Un Gouvernement en Équilibre Précaire
Le centre-droit, bien qu’en tête des élections, se trouve dans une situation délicate. Sans majorité absolue, le Premier ministre doit naviguer entre la pression de Chega et le refus de toute alliance avec ce parti. Cette stratégie, bien qu’éthiquement cohérente pour certains, limite les options du gouvernement :
- Blocage législatif : Sans coalition, adopter des réformes majeures devient complexe.
- Instabilité politique : Les crises à répétition risquent de miner la confiance des Portugais.
- Pression populaire : La montée de Chega reflète un mécontentement que le gouvernement ne peut ignorer.

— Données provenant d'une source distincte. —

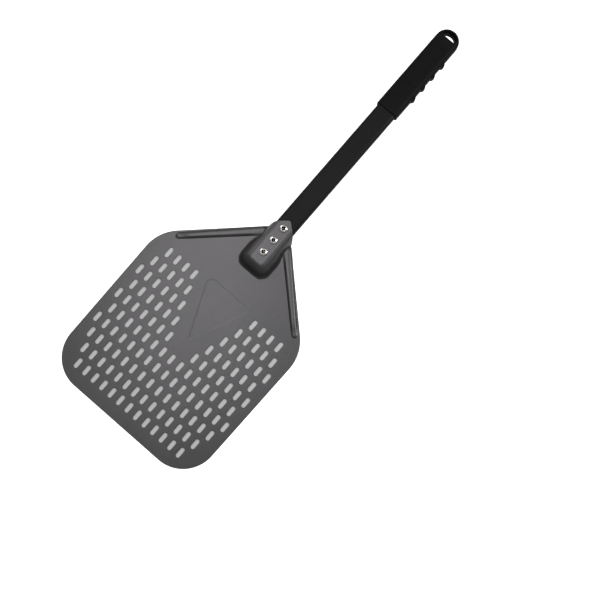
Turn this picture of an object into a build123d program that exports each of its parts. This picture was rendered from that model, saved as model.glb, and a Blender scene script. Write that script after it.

Ce fragile équilibre pourrait pousser le Portugal vers de nouvelles élections anticipées, prolongeant l’incertitude politique.
Que Réserve l’Avenir ?
L’ascension de Chega soulève des questions cruciales pour l’avenir du Portugal. Peut-il maintenir sa dynamique sans s’aliéner une partie de son électorat par des positions trop radicales ? Le centre-droit parviendra-t-il à gouverner sans céder aux pressions nationalistes ? Et les socialistes réussiront-ils à se réinventer pour reconquérir leur base ?
Pour l’instant, le Portugal semble à un carrefour. La montée de Chega, loin d’être un phénomène isolé, s’inscrit dans une vague populiste qui touche d’autres pays européens. Ce mouvement pourrait redéfinir les priorités politiques du pays, notamment sur des sujets comme l’immigration et l’identité nationale.
En conclusion, l’émergence de Chega comme deuxième force politique portugaise marque un tournant historique. Entre crises gouvernementales, méfiance envers les élites et préoccupations sur l’immigration, le Portugal entre dans une nouvelle ère politique, pleine d’incertitudes mais aussi de possibilités. Reste à savoir si ce bouleversement mènera à une refonte durable du paysage politique ou à une simple parenthèse dans l’histoire du pays.